8 of 391 comments (clear)

  1. This is early days for the video tag by javilon · · Score: 5, Insightful

    As soon as the video tag becomes popular implementations using the GPU will appear, and will not only work in Windows. We will be farther better off.

    And if Google open sources the VP8 codec the just purchased, it will be even better.

    --


    When his defense asked, "Which computer has Jon Johansen trespassed upon?" the answer was: "His own."
    1. Re:This is early days for the video tag by sopssa · · Score: 4, Insightful

      Actually, GPU acceleration is why Theora is losing to H.264 again. H.264 can be already hardware accelerated in almost every device from PC's to mobile phones.

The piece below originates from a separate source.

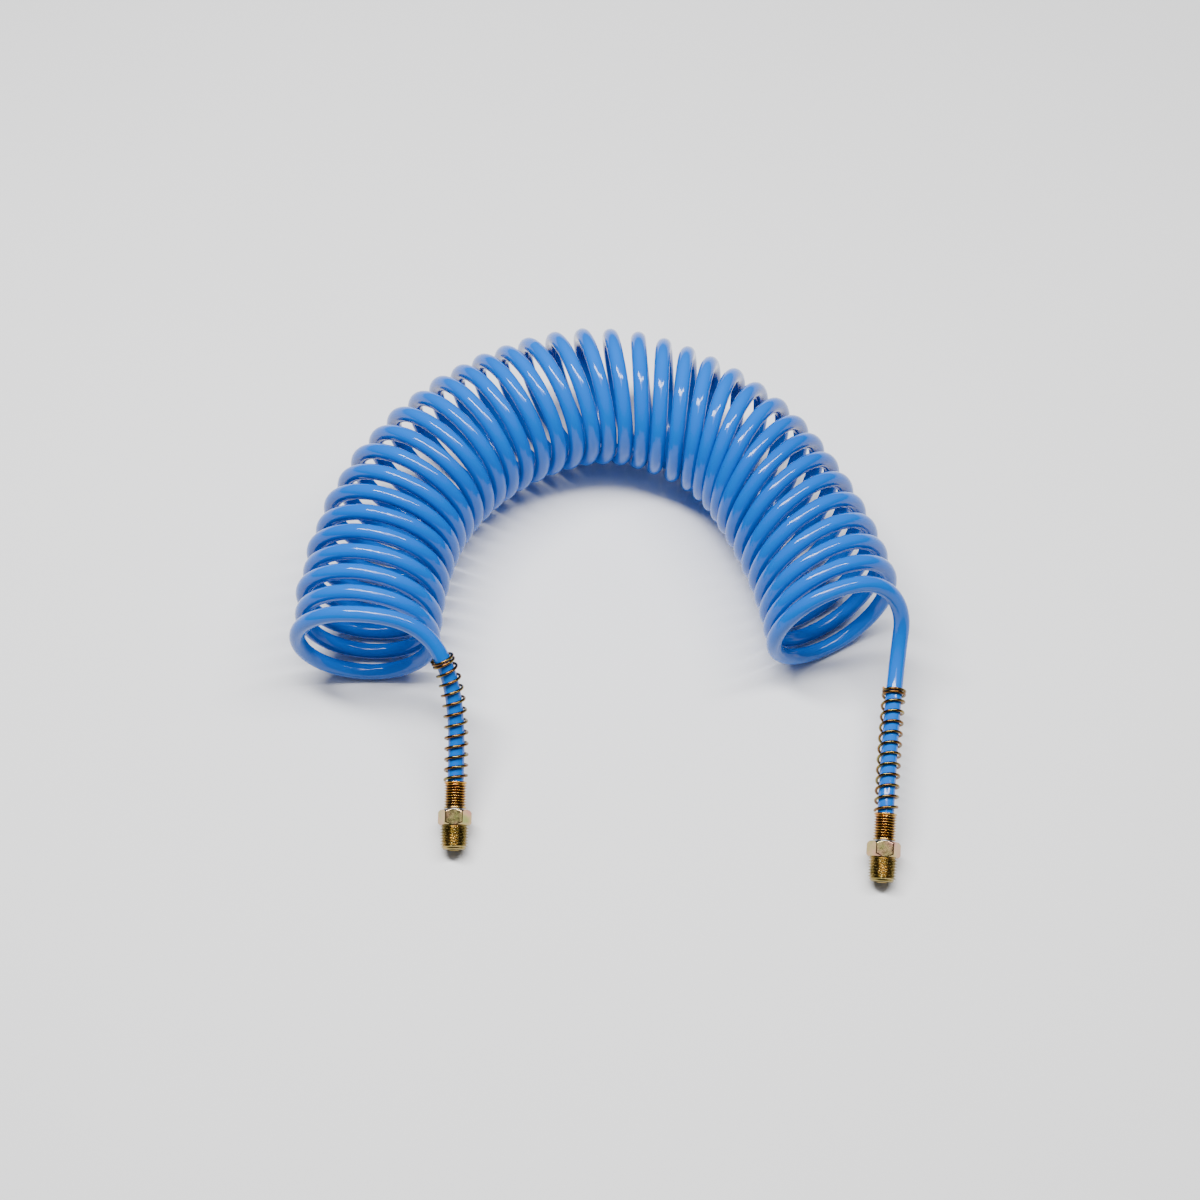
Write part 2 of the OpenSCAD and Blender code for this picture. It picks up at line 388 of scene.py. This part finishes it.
GOLD = (0.62, 0.34, 0.06)
CREAM = (0.50, 0.34, 0.17)
PINK = (0.50, 0.25, 0.18)
GREEN = (0.28, 0.30, 0.09)
BRASS = (0.46, 0.32, 0.12)
COPPER = (0.42, 0.18, 0.05)
OLIVE = (0.20, 0.16, 0.05)
BROWN = (0.16, 0.06, 0.015)
MATERIALS = {
    "hose": hose_material(),
    # The wire's gold stop is painted glints: gold highlight spots laid into its olive and brown zinc colour
    "guard": zinc_material(
        "zinc_wire_painted_glints", [(0.36, OLIVE), (0.5, BROWN), (0.64, OLIVE), (0.75, GOLD)], scale=160),
    "ferrule": zinc_material("zinc_ferrule", [(0.35, COPPER), (0.52, GOLD), (0.68, BRASS)]),
    # Painted shade: a darker zinc for the faces down in the ferrule's grooves
    "groove_painted_shade": zinc_material("zinc_groove_painted_shade", [(0.35, (0.05, 0.015, 0.004)), (0.65, (0.09, 0.04, 0.01))]),
    "nipple": zinc_material("zinc_hexagon", [(0.36, PINK), (0.5, CREAM), (0.66, GREEN)], scale=120),
    "thread": zinc_material("zinc_thread", [(0.34, BRASS), (0.52, OLIVE), (0.68, BRASS)]),
    "stem": zinc_material("zinc_stem", [(0.35, OLIVE), (0.65, GOLD)]),
    "washer": plain_metal("plain_steel", (0.42, 0.42, 0.42), (0.62, 0.62, 0.61), (0.25, 0.4)),
    "ring": plain_metal("spring_steel", (0.16, 0.16, 0.17), (0.28, 0.28, 0.29), (0.3, 0.45)),
    "seal": rubber_material(),
}


def wear(obj, material):
    obj.data.materials.clear()
    obj.data.materials.append(material)


# ---------------------------------------------------------------- hose

def make_hose():
    pts, cuts = whole_hose()
    ways, across, over = transported(pts)
    names = ("left_tail_hose", "left_coil_hose", "right_coil_hose", "right_tail_hose")
    pieces = {}
    for name, a, b in zip(names, cuts, cuts[1:]):
        part = slice(a, b + 1)
        obj = swept(name, pts[part], across[part], over[part], TUBE_R, TUBE_SIDES, bore=BORE_R)
        wear(obj, MATERIALS["hose"])
        pieces[name] = (obj, pts[part])
    return pieces


hose = make_hose()

# ---------------------------------------------------------------- fittings

GUARD_R = 5.3 * MM
WIRE_R = 0.7 * MM
GUARD_TURNS = 11
CLOSED_TURNS = 2
GUARD_FROM = {"left": 0.05, "right": 0.3}
CLOSED_PITCH = 1.2    # pitch of the closed turns, in diameters of the wire


def make_guard(side):
    """The wire guard: closed turns at the coil end, then open turns up to the ferrule."""
    route = ROUTES[side]
    start = GUARD_FROM[side]
    length = np.linalg.norm(np.array(route[3]) - bezier(route, start))
    closed = CLOSED_TURNS * 2 * WIRE_R * CLOSED_PITCH / length
    end = 1 - WIRE_R * 1.2 / length
    steps = 40
    pts = []
    for i in range((GUARD_TURNS + CLOSED_TURNS) * steps + 1):
        turn = i / steps
        if turn < CLOSED_TURNS:
            share = turn / CLOSED_TURNS * closed
        else:
            share = closed + (turn - CLOSED_TURNS) / GUARD_TURNS * (1 - closed)
        t = start + share * (end - start)
        way = bezier_way(route, t)
        across = unit(np.cross(way, (0, 0, 1)))
        a = -2 * math.pi * turn
        pts.append(bezier(route, t) + GUARD_R * (math.cos(a) * across + math.sin(a) * np.cross(across, way)))
    pts = np.array(pts)
    _, across, over = transported(pts)
    obj = swept(f"{side}_guard_wire", pts, across, over, WIRE_R, 14)
    wear(obj, MATERIALS["guard"])
    return obj


# Stations along a fitting in mm, from the mouth of its ferrule
FERRULE_LEN = 13.0
HEX_FROM = 13.8
HEX_LEN = 7.2
THREAD_FROM = HEX_FROM + HEX_LEN
THREAD_LEN = 11.8
NIPPLE_STEPS = 144
FERRULE_STEPS = 72


def make_ferrule(side):
    """Crimped sleeve: rounded ribs pressed into it, a rolled mouth and a bore for the hose."""
    r_root, r_rib, ribs = 4.6, 5.4, 8
    end, depth = FERRULE_LEN, HOSE_DEPTH / MM
    pitch = (end - 2.6) / ribs
    painted_shade_stations = []
    outer = [(0.0, 4.6), (0.05, 5.25), (0.2, 5.45), (0.5, 5.52), (0.8, 5.45), (1.0, 5.2),
             (1.2, r_root)]
    for i in range(ribs):
        base = 1.4 + i * pitch
        for k in range(9):
            f = k / 8
            bulge = max(0.0, math.sin(math.pi * f)) ** 0.7
            outer.append((base + f * pitch * 0.62, r_root + (r_rib - r_root) * bulge))
        # Stations of the faces down in each groove, which get the painted shade
        painted_shade_stations += [len(outer) - 2, len(outer) - 1, len(outer)]
    outer += [(end - 1.1, r_root), (end - 1.0, 5.1), (end - 0.8, 5.36), (end - 0.45, 5.4),
              (end - 0.12, 5.3), (end, 5.1)]
    neck_r, bore_r = 3.3, 4.03
    inner = [(end, neck_r), (depth + 0.2, neck_r), (depth + 0.1, bore_r), (0.3, bore_r)]
    obj = turned(f"{side}_crimped_ferrule", joints[f"{side}_swivel"], outer + inner, FERRULE_STEPS, sharp=50)
    wear(obj, MATERIALS["ferrule"])
    obj.data.materials.append(MATERIALS["groove_painted_shade"])
    # Painted shade: the groove faces wear the darker groove material
    for station in painted_shade_stations:
        for face in obj.data.polygons[station * FERRULE_STEPS:(station + 1) * FERRULE_STEPS]:
            face.material_index = 1
    return obj


def hexagon(af, corner):
    """Radius of a hexagon by angle, with its corners turned down to corner."""
    def radius(a):
        return min(af / 2 / math.cos(a % (math.pi / 3) - math.pi / 6), corner)
    return radius


def make_nipple(side):
    """Hexagon with turned chamfers and a helical taper thread, bored for the swivel shaft."""
    af = 14.3
    corner = af / 2 / math.cos(math.pi / 6)
    body = hexagon(af, corner - 0.12)
    rim, bevel, bevel_len = 0.12, 0.95, 1.7
    start, stop = HEX_FROM + rim, THREAD_FROM - rim

    def capped(limit):
        return lambda a: min(body(a), limit)

    def edge(a):
        return min(body(a), corner - bevel) - 0.1

    rounding = [(bevel_len * k / 8, capped(corner - bevel * (1 - k / 8) ** 2)) for k in range(9)]
    stations = [(HEX_FROM, edge)] + [(start + z, r) for z, r in rounding]
    for k in range(1, 6):
        stations.append((start + bevel_len + (stop - start - 2 * bevel_len) * k / 6, body))
    stations += [(stop - z, r) for z, r in rounding[::-1]] + [(THREAD_FROM, edge)]

    # Everything from here on, the bore as well, wears the thread's material
    thread_face = len(stations) * NIPPLE_STEPS
    pitch, depth, big = 1.411, 0.9, 6.858
    neck = big - depth
    stations.append((THREAD_FROM + 0.02, neck + 0.15))
    rows = 16
    count = int(THREAD_LEN / pitch * rows)
    for k in range(count + 1):
        z = 0.1 + (THREAD_LEN - 0.95) * k / count
        fade = min(1.0, z / 0.8) * min(1.0, max(0.0, (THREAD_LEN - 0.7 - z) / 1.2))

        def ridge(a, z=z, fade=fade):
            phase = (z / pitch - a / (2 * math.pi)) % 1.0
            tri = abs(phase * 2 - 1)
            height = min(max((tri - 0.10) / 0.80, 0), 1)
            return big - z / 32 - depth + depth * height * fade
        stations.append((THREAD_FROM + z, ridge))
    nose_r = big - THREAD_LEN / 32 - depth
    end = THREAD_FROM + THREAD_LEN
    stations += [(end - 0.6, nose_r - 0.08), (end - 0.3, nose_r - 0.32),
                 (end - 0.1, nose_r - 0.62), (end, nose_r - 1.0)]
    bottom, bore_r, swivel_r = THREAD_FROM + 0.8, 3.2, 4.05
    stations += [(end, bore_r + 0.3), (end - 0.3, bore_r), (bottom, bore_r), (bottom, swivel_r)]
    # Groove for the retaining ring, as in the CAD model
    groove_from, groove_to, groove_r = HEX_FROM + 1.5, HEX_FROM + 2.7, 4.65
    stations += [(groove_to, swivel_r), (groove_to, groove_r),
                 (groove_from, groove_r), (groove_from, swivel_r)]
    stations += [(HEX_FROM + 0.25, swivel_r), (HEX_FROM, swivel_r + 0.25)]
    obj = turned(f"{side}_hex_nipple", joints[f"{side}_swivel"], stations, NIPPLE_STEPS, sharp=28)
    wear(obj, MATERIALS["nipple"])
    obj.data.materials.append(MATERIALS["thread"])
    for face in obj.data.polygons[thread_face:]:
        face.material_index = 1
    return obj


SMALL_PARTS = {"barbed_stem": "stem", "thrust_washer": "washer", "retaining_ring": "ring", "o_ring": "seal"}

for side in ("left", "right"):
    guard, ferrule, nipple = make_guard(side), make_ferrule(side), make_nipple(side)
    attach(guard, f"{side}_tail")
    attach(ferrule, f"{side}_tail")
    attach(nipple, f"{side}_nipple")
    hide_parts(f"{side}_spring_guard")
    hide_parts(f"{side}_ferrule")
    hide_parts(f"{side}_threaded_nipple")
    for part, material in SMALL_PARTS.items():
        wear(frame["nodes"][f"{side}_{part}"], MATERIALS[material])
    tail, pts = hose[f"{side}_tail_hose"]
    if side == "left":
        pts = pts[::-1]
    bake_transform(tail)
    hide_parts(f"{side}_tail_tube")


def coil_span(at, look, back, ahead):
    """Two points either side of the coil's axis at one place, along its heading at another."""
    (x, y), _ = coil_axis(at)
    _, h = coil_axis(look)
    place, way = np.array([x, y, COIL_Z]), np.array([math.cos(h), math.sin(h), 0])
    return tuple(place - back * way), tuple(place + ahead * way)


# Spans of the coil's axis: one for the left half, over the turns next to the crown, and one for the right
# half, across the crown
CROWN_TO = CROWN_FROM + COIL_ARCS[2][0] * math.radians(COIL_ARCS[2][1])
LEFT_BEND = coil_span(CROWN_FROM, CROWN_FROM - 0.035, 0.080, 0.0)[::-1]
RIGHT_STRETCH = coil_span(CROWN_TO, CROWN_TO, 0.055, 0.056)
left_coil, left_pts = hose["left_coil_hose"]
right_coil, right_pts = hose["right_coil_hose"]
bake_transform(left_coil)
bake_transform(right_coil)
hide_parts("coil_left_leg", "coil_left_shoulder")
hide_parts("coil_crown", "coil_right_shoulder", "coil_right_leg")

# ---------------------------------------------------------------- studio

bpy.ops.mesh.primitive_plane_add(size=8, location=(0, 0, 0))
floor = bpy.context.object
floor.name = "studio_floor"
wear(floor, floor_material())

area_light("key", (-0.35, 0.15, 1.3), (0.22, 0.9), 26)
area_light("fill", (0.45, 0.1, 1.3), (0.14, 0.9), 14)
area_light("panel", (0.1, -0.1, 1.6), (0.7, 0.7), 6)
world = bpy.data.worlds.new("studio")
bpy.context.scene.world = world
world.use_nodes = True
world.node_tree.nodes["Background"].inputs["Color"].default_value = (1, 1, 1, 1)
world.node_tree.nodes["Background"].inputs["Strength"].default_value = 0.12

But Theora doesn't have such support.

    2. Re:This is early days for the video tag by dingen · · Score: 5, Insightful

      Maybe not on a PC, but in a handheld device you really can't let the CPU do the decoding. You simply can't get the 10 hours (or so) of video playback on a phone that way with today's chips and batteries. A dedicated video decoding chip is the only option for such devices and right now, a chip for decoding MP4/H264 is already present in most systems.

      --
      Pretty good is actually pretty bad.
  2. Let's wait and see by oljanx · · Score: 4, Insightful

    It's not really fair to compare a technology that is still being developed to others that are very well established. The big benefit of HTML5 is it's non-proprietary nature. Once the standard is adopted and applications are built around it these comparisons will look very different.

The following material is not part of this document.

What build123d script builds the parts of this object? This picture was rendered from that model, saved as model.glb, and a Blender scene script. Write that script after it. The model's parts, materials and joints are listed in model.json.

  3. Re:GPU acceleration and Opera by Aladrin · · Score: 5, Insightful

    So they're saying that when Flash isn't -doing- anything, it still sucks down 12% of the CPU. Yeah, that's awesome! Whoo!

    They're also saying that With Flash using the GPU to the hilt, and HTML 5 not, they use about the same CPU.

    Seriously, these are not impressive numbers.

    --
    "If you make people think they're thinking, they'll love you; But if you really make them think, they'll hate you." - DM
  4. Re:GPU acceleration and Opera by PopeRatzo · · Score: 4, Insightful

    I favor HTML5, because it is "open", and people can manage their own risk.

    Most people can't manage their own desktop, how they gonna manage their own risk?

    --
    You are welcome on my lawn.
  5. Honestly by trifish · · Score: 5, Insightful

    I don't care if Flash is 50% faster than HTML5 video. I don't want the vulnerability-laden Flash on my primary OS just to watch a YouTube video. Period.

  6. Re:GPU acceleration and Opera by nahdude812 · · Score: 4, Insightful

    In the mean time, Mozilla has stated that they're unable to ship H.264 as part of Firefox. H.264 has patent and licensing issues associated with it.

    Your choices are still 1) create content once for a ubiquitous platform available absolutely everywhere except Apple embedded devices (where Apple chooses for you that you don't have access to it), or 2) create content multiple times in multiple formats, falling back on browser sniffing and other skulduggery, plus having to test on a variety of different platforms, then going ahead and creating the #1 version anyway since there are still people you can't reach without this no matter how hard you try.

    HTML5 is the right direction. But it is a long, long way from mature. There isn't a single ubiquitous codec even when your users support the fledgling standard otherwise. Until then, Flash is still the right choice for all but technical purists, both for video, and for absolutely everything else Flash offers (including feature domain HTML5 doesn't cover even in draft).